Early on, James makes the distinction between a tourist, one who passes through a place to collect experiences, and a traveler, one who is genuinely interested in and open to the culture, the people, the geography, the history of a place.
He describes his work as “a critical survey of the manifestation of the impulse to acquire a new culture,” and his unifying theme is to consider subjects who were searching for a place that would become the home they never had. For his subjects, “home” was a place that they chose.
These artists were, to some degree, also escaping the strictures of their own cultures. Not surprisingly, for the European/American expatriates, the desire to slip the shackles of conventional sexual mores was one strong draw of an exotic, unconventional life. The women in particular found freedom in their adopted lands that was not otherwise available to them. The French expression is “le decivilise”; the American expression is “going native.”
Gauguin is something of the odd man out here. While it’s true that he was actively trying to cultivate a style uniquely his own and had long considered the concept of a “Studio of the Tropics,” his move to Tahiti was almost a PR stunt, calculated to draw headlines and make more money than he could in Paris.
He and his Symbolist friends held a series of fundraisers to allow him to decamp to a place where he could, as he described, “cultivate in myself a state of primitiveness and savagery.” That he chose a locale known for free love was no accident, but the long line of syphilitic sailors who had visited ahead of him took the bloom off that paradisical rose. Nonetheless, Gauguin achieved all that he set out to do, and he never looked back, eventually losing some of that patronizing sense of Tahiti’s “savagery.”

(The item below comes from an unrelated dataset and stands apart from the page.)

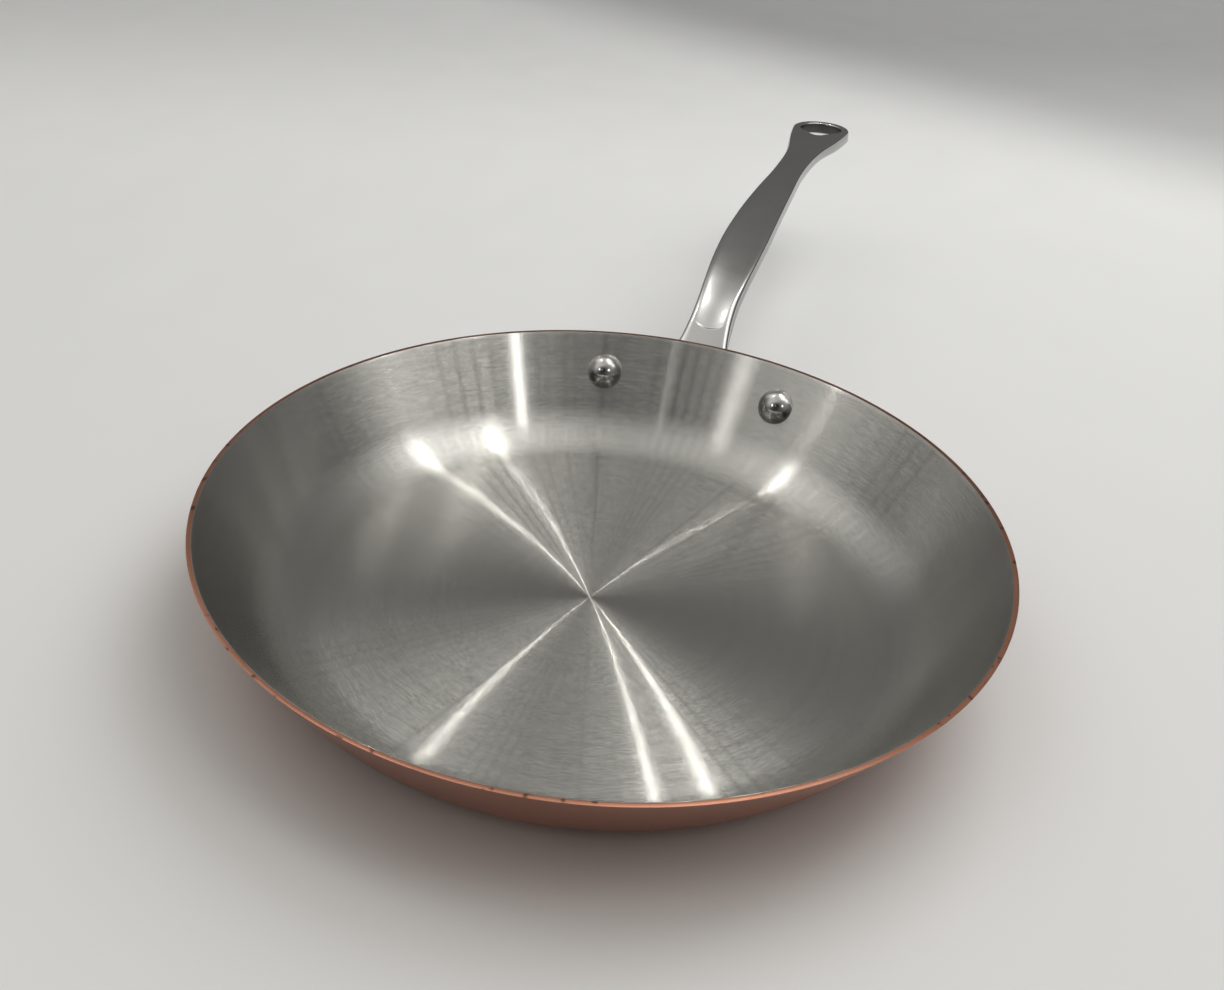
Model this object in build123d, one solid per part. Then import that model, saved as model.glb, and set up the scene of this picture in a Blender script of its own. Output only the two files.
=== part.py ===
"""Copper frying pan with a bonded stainless steel lining and a long cast stainless handle.

The pan is a spun shell: a flat base, a wide round bend and a straight flared wall that is
cut level at the rim.  Its thickness is one layer of copper with a thin steel skin bonded
inside.  The handle is one casting: a winged flange that hugs the outside of the wall, a
neck that climbs from the rim, a scooped grip with a narrow waist, and a flat end with a
rounded three-cornered eye to hang it by.  Two solid domed rivets hold it, heads inside.

Frame: millimetres, +Z up, origin at the centre of the underside of the base, handle
towards +Y.
"""
import os
from math import asin, cos, radians, sin, tan

from build123d import *

# Pan shell
rim_diameter = 260.0
pan_height = 37.0
shell_thickness = 1.5
lining_thickness = 0.2
bend_radius = 25.5
wall_flare_angle = 33.0

# Places along the handle, measured outwards from the rim
root_run = 6.0
neck_distance = 16.0
grip_distance = 60.0
crest_distance = 115.0
waist_distance = 146.0
taper_distance = 187.0
flare_distance = 214.0
eye_distance = 231.6

# Heights of the handle's top above the rim at those places
neck_rise = 8.7
grip_rise = 21.6
crest_rise = 24.6
waist_rise = 24.0
taper_rise = 21.7
flare_rise = 20.1
eye_rise = 19.2

# Widths of the handle at those places
root_width = 24.0
neck_width = 16.0
grip_width = 19.6
crest_width = 16.4
waist_width = 13.8
taper_width = 16.8
flare_width = 25.2
eye_width = 29.0

# Thicknesses of the handle, and the bevel along its four edges
neck_thickness = 5.6
grip_thickness = 4.8
eye_thickness = 5.8
edge_bevel = 0.9

# Heel that braces the neck against the wall
heel_drop = 15.0
heel_reach = 20.0

# Scoop in the top of the grip: place along it, width and depth of each section as shares
scoop_start = 3.5
scoop_length = 88.0
scoop_width = 15.6
scoop_depth = 1.3
scoop_shares = (
    (0.0, 0.30, 0.2),
    (0.06, 0.72, 0.9),
    (0.35, 0.92, 1.0),
    (0.7, 1.0, 0.6),
    (1.0, 0.55, 0.06),
)

# Eye: a round far side that narrows to a small round tip towards the pan
eye_hole_width = 20.8
eye_tip_radius = 3.5
eye_tip_offset = 10.3

# Flange behind the wall
flange_thickness = 4.2
boss_diameter = 20.0
web_top_drop = 2.0
web_drop = 17.0

# Rivets
rivet_spread_angle = 33.4
rivet_drop = 13.5
rivet_head_diameter = 14.0
rivet_dome_height = 5.0
shank_diameter = 6.4
shank_clearance = 0.1
peened_diameter = 9.6
peened_depth = 1.6

# How far cutting shapes run past what they cut
overrun = 12.0

# Worked out from the sizes above
rim_radius = rim_diameter / 2
copper_thickness = shell_thickness - lining_thickness
flare = radians(wall_flare_angle)
bend_angle = radians(90) - flare
base_radius = rim_radius - pan_height * tan(flare) - bend_radius * tan(bend_angle / 2)
rivet_radius = rim_radius - rivet_drop * tan(flare)
rivet_turn = radians(rivet_spread_angle / 2)
eye_centre = rim_radius + eye_distance


def wall_face(inset, top):
    """Half section of all that lies inside the surface set in by inset from the outside."""
    bend = bend_radius - inset
    foot = (base_radius, inset)
    knee = (base_radius + bend * sin(bend_angle), bend_radius - bend * cos(bend_angle))
    lip = (knee[0] + (top - knee[1]) * tan(flare), top)
    with BuildSketch(Plane.XZ) as section:
        with BuildLine():
            Line((0, inset), foot)
            TangentArc(foot, knee, tangent=(1, 0))
            Polyline(knee, lip, (0, top), (0, inset))
        make_face()
    return section.sketch


def spun(sketch):
    """The half section turned once round the pan's axis."""
    return revolve(sketch, Axis.Z)


def rivet_plane(side):
    """Plane on the outside of the wall at one rivet, its Z pointing out of the wall."""
    turn = rivet_turn * side
    return Plane(
        origin=(rivet_radius * sin(turn), rivet_radius * cos(turn), pan_height - rivet_drop),
        x_dir=(cos(turn), -sin(turn), 0),
        z_dir=(cos(flare) * sin(turn), cos(flare) * cos(turn), -sin(flare)),
    )


def upright(radius, low, high, top_radius=None):
    """Cylinder or cone on the Z axis between two heights."""
    low_end = (Align.CENTER, Align.CENTER, Align.MIN)
    if top_radius is None:
        return Pos(0, 0, low) * Cylinder(radius, high - low, align=low_end)
    return Pos(0, 0, low) * Cone(radius, top_radius, high - low, align=low_end)


def rivet_hole(side):
    """Clear hole for a rivet through the wall and the flange, countersunk outside."""
    radius = shank_diameter / 2 + shank_clearance
    bore = upright(radius, -overrun, overrun)
    sink = upright(radius, flange_thickness - peened_depth, flange_thickness,
                   peened_diameter / 2 + shank_clearance)
    return rivet_plane(side).location * (bore + sink)


def make_rivet(side, cavity):
    """Solid rivet: a high dome that seats inside the pan, a shank and a peened end."""
    head_radius = rivet_head_diameter / 2
    ball_radius = (head_radius ** 2 + rivet_dome_height ** 2) / (2 * rivet_dome_height)
    crown = -shell_thickness - rivet_dome_height
    ball = Pos(0, 0, crown + ball_radius) * Sphere(ball_radius)
    dome = ball & upright(head_radius, crown, 0)
    head = (rivet_plane(side).location * dome) & cavity
    shank = upright(shank_diameter / 2, crown + rivet_dome_height / 2, flange_thickness)
    peened = upright(shank_diameter / 2, flange_thickness - peened_depth, flange_thickness,
                     peened_diameter / 2)
    return head + rivet_plane(side).location * (shank + peened)


def arm_section(far, rise, width, thickness):
    """Bevelled bar section of the handle, upright, at one place along its length."""
    half = width / 2
    corners = [
        (half - edge_bevel, 0), (half, edge_bevel),
        (half, thickness - edge_bevel), (half - edge_bevel, thickness),
    ]
    outline = corners + [(-x, y) for x, y in reversed(corners)]
    origin = (0, rim_radius + far, pan_height + rise)
    with BuildSketch(Plane(origin=origin, x_dir=(1, 0, 0), z_dir=(0, 1, 0))) as section:
        Polygon(*outline, align=None)
    return section.sketch


def eye_end():
    """Round end of the handle: its section at the eye turned half round the eye's axis."""
    half = eye_width / 2
    top = pan_height + eye_rise
    low = top - eye_thickness
    with BuildSketch(Plane.XZ) as section:
        Polygon(
            (0, low), (half - edge_bevel, low), (half, low + edge_bevel),
            (half, top - edge_bevel), (half - edge_bevel, top), (0, top), align=None)
    return Pos(0, eye_centre, 0) * revolve(section.sketch, Axis.Z, 180)


def eye_hole():
    """Rounded three-cornered hole: a circle drawn to a small round tip by tangents."""
    radius = eye_hole_width / 2
    lean = asin((radius - eye_tip_radius) / eye_tip_offset)
    tip = eye_centre - eye_tip_offset
    wide = (radius * cos(lean), eye_centre - radius * sin(lean))
    close = (eye_tip_radius * cos(lean), tip - eye_tip_radius * sin(lean))
    with BuildSketch() as hole:
        with BuildLine():
            ThreePointArc(wide, (0, eye_centre + radius), (-wide[0], wide[1]))
            Line((-wide[0], wide[1]), (-close[0], close[1]))
            ThreePointArc((-close[0], close[1]), (0, tip - eye_tip_radius), close)
            Line(close, wide)
        make_face()
    return extrude(hole.sketch, pan_height + crest_rise + overrun)


def scoop(arm):
    """Spoon-like hollow in the top of the grip, lofted through shallow arched sections."""
    sections = []
    for place_share, width_share, depth_share in scoop_shares:
        far = rim_radius + scoop_start + scoop_length * place_share
        probe = Line((0, far, 0), (0, far, pan_height + crest_rise + overrun))
        top = (arm & probe).bounding_box().max.Z
        half = scoop_width * width_share / 2
        depth = scoop_depth * depth_share
        with BuildSketch(Plane(origin=(0, far, top), x_dir=(1, 0, 0), z_dir=(0, 1, 0))) as section:
            with BuildLine():
                ThreePointArc((-half, 0), (0, depth), (half, 0))
                Polyline((half, 0), (half, -overrun), (-half, -overrun), (-half, 0))
            make_face()
        sections.append(section.sketch)
    return loft(sections)


def handle_arm():
    """Neck, grip and taper, lofted through the sections, with the round end."""
    places = (
        (-root_run, -root_run, root_width, neck_thickness),
        (neck_distance, neck_rise, neck_width, neck_thickness),
        (grip_distance, grip_rise, grip_width, grip_thickness),
        (crest_distance, crest_rise, crest_width, grip_thickness),
        (waist_distance, waist_rise, waist_width, grip_thickness),
        (taper_distance, taper_rise, taper_width, grip_thickness),
        (flare_distance, flare_rise, flare_width, eye_thickness),
        (eye_distance, eye_rise, eye_width, eye_thickness),
    )
    return loft([arm_section(*place) for place in places]) + eye_end()


def heel():
    """Web under the neck that carries it down the flange."""
    foot = (
        rim_radius - heel_drop * tan(flare) + flange_thickness / 2,
        pan_height - heel_drop,
    )
    neck_under = (rim_radius + heel_reach, pan_height + neck_rise - neck_thickness / 2)
    with BuildSketch(Plane.YZ.offset(-neck_width / 2 + edge_bevel)) as web:
        with BuildLine():
            Spline(neck_under, foot, tangents=[(-1, -1), (-sin(flare), -cos(flare))])
            Polyline(foot, (foot[0] - overrun, foot[1]), (rim_radius, pan_height), neck_under)
        make_face()
    return extrude(web.sketch, neck_width - 2 * edge_bevel)


def flange(outside):
    """Wings that hug the wall from the neck to the two rivets, with a boss at each."""
    boss = rivet_plane(1).origin
    boss_half = boss_diameter / 4
    top = (root_width / 2, pan_height - web_top_drop)
    low = (0, pan_height - web_drop)
    with BuildSketch(Plane.XZ) as wing:
        with BuildLine() as half:
            Line((0, top[1]), top)
            Spline(top, (boss.X, boss.Z + boss_half), tangents=[(1, -1), (1, 0)])
            Line((boss.X, boss.Z + boss_half), (boss.X, boss.Z - boss_half))
            Spline((boss.X, boss.Z - boss_half), low, tangents=[(-1, 0), (-1, 0)])
            mirror(half.line, Plane.YZ)
        make_face()
    layer = spun(wall_face(-flange_thickness, pan_height)) - outside
    wings = layer & extrude(wing.sketch, -rim_radius - overrun)
    bosses = [
        rivet_plane(side).location * upright(boss_diameter / 2, -overrun, flange_thickness)
        for side in (-1, 1)]
    return wings + bosses


def make_handle(outside):
    """The whole casting, its flange seated on the wall and bored for the rivets."""
    arm = handle_arm()
    blank = arm - scoop(arm) + heel() + flange(outside)
    cuts = [outside, eye_hole(), rivet_hole(-1), rivet_hole(1)]
    return blank - cuts


def make_shell(outer_inset, inner_inset):
    """One bonded layer of the pan, bored for the rivets."""
    layer = spun(wall_face(outer_inset, pan_height) - wall_face(inner_inset, pan_height))
    return layer - [rivet_hole(-1), rivet_hole(1)]


def main():
    outside = spun(wall_face(0, pan_height + overrun))
    cavity = spun(wall_face(shell_thickness, pan_height + overrun))
    parts = {
        "copper_body": make_shell(0, copper_thickness),
        "steel_lining": make_shell(copper_thickness, shell_thickness),
        "handle": make_handle(outside),
        "rivet_left": make_rivet(-1, cavity),
        "rivet_right": make_rivet(1, cavity),
    }
    os.makedirs("parts", exist_ok=True)
    for name, part in parts.items():
        export_step(part, f"parts/{name}.step")


main()
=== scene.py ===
"""Copper frying pan: shell, bonded lining, cast handle and rivets, with a small studio."""
from math import acos, atan2, ceil, cos, pi, radians, sin, sqrt, tan

import bmesh
import bpy
from bpy.props import FloatProperty, FloatVectorProperty, IntProperty, PointerProperty
from mathutils import Matrix, Vector


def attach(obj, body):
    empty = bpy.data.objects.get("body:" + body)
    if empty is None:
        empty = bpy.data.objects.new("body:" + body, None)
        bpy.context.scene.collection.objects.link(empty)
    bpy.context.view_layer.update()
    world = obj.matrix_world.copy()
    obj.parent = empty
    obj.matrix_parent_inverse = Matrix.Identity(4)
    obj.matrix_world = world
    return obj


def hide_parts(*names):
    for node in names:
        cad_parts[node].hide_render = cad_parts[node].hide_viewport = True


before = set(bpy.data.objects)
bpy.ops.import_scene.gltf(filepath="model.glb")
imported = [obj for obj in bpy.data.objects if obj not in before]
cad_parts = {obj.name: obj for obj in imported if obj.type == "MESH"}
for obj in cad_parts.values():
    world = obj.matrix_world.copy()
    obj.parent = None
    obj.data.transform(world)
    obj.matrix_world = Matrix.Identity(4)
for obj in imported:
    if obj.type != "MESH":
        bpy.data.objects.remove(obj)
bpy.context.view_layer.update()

bl_info = {
    "name": "Copper frying pan",
    "version": (1, 0, 0),
    "blender": (4, 5, 0),
    "location": "3D View > Sidebar > Frying pan",
    "description": "Builds a copper frying pan with a brushed steel lining and a cast handle",
    "category": "Object",
}


def size(name, description, default):
    """A length that the user can change, in metres."""
    return FloatProperty(
        name=name, description=description, default=default, unit="LENGTH",
        subtype="DISTANCE", precision=4)


def share(name, description, default):
    """A plain factor from 0 to 1."""
    return FloatProperty(name=name, description=description, default=default, min=0, max=1)


def tint(name, description, default):
    """A linear colour."""
    return FloatVectorProperty(
        name=name, description=description, default=default, size=3, subtype="COLOR",
        min=0, max=1)


def turn(name, description, degrees):
    """An angle, given in degrees and kept in radians."""
    return FloatProperty(
        name=name, description=description, default=radians(degrees), unit="ROTATION",
        subtype="ANGLE")


class ShellSizes(bpy.types.PropertyGroup):
    """Sizes of the spun pan."""
    rim_diameter: size("Rim diameter", "Across the outside of the rim", 0.260)
    height: size("Height", "From the base to the level rim", 0.037)
    wall: size("Wall", "Copper and lining together", 0.0015)
    lining: size("Lining", "The bonded steel skin alone", 0.0002)
    bend: size("Bend radius", "Outside radius between base and wall", 0.0255)
    flare: turn("Flare", "Lean of the wall from upright", 33)
    rim_easing: size("Rim easing", "Small round on the cut edge of the rim", 0.00025)
    steps: IntProperty(
        name="Steps round", description="Faces in one turn of the shell", default=288,
        min=32, max=720)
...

In contrast to Gauguin, who made a lasting impression on the European art world but left virtually no mark on his adopted homeland (beyond the children he fathered), Walter Spies is a cultural icon in Bali and virtually forgotten elsewhere. His work as a musician and painter is almost entirely lost, but he influenced the Balinese art that came after him.
It seems obvious that it was Spies’ story that initially captured the author’s imagination in undertaking this project. Certainly, Spies offers the best example of an artist who, in search of a true home, jettisons “manufactured wants” to fully embrace and live within a new culture without condescension, and contribute to that culture as a full participant.
While the profiles are interesting in themselves, and perhaps introduce readers to artists and writers they aren’t already familiar with, the collection never becomes more than exactly that: a collection of profiles.
To a modern audience, probably the most compelling elements of Glamour are those describing James’ own experiences as a traveler. A professional travel writer, he has visited some of the wildest, most remote locales on earth. Nonetheless, his own shock of exoticism comes when the English-speaking head waiter at Cambodia’s Grand Hotel d’Angkor, on being tipped with American dollar bills, says of George Washington, “This is your king? He looks like a lady.”
According to James, Walter Spies can be credited with unintentionally starting the tourism industry in Bali, “something he came to regret bitterly by the end of his life.” James wrote much of this book from Bali, as he watched the landscape around his apartment change from rural cattle pasture and rice fields to neon billboards, nightclubs, and luxury hotels — a transformation that illustrates what makes the words “tourist” and “tourism” epithets. By the same token, though, the Balinese see these changes as “a proof that their country is becoming modern and cosmopolitan.”
James also drives home the point that nowhere on earth is truly out of reach anymore — no Forbidden Cities, no culture or geography that isn’t accessible through a Google search, no location that your eyes cannot have beheld until the moment you are standing there. To think of places that way, though, considers the world through the eyes of a tourist rather than a traveler. Seeing a place is nothing like knowing a place. It’s nothing like being home.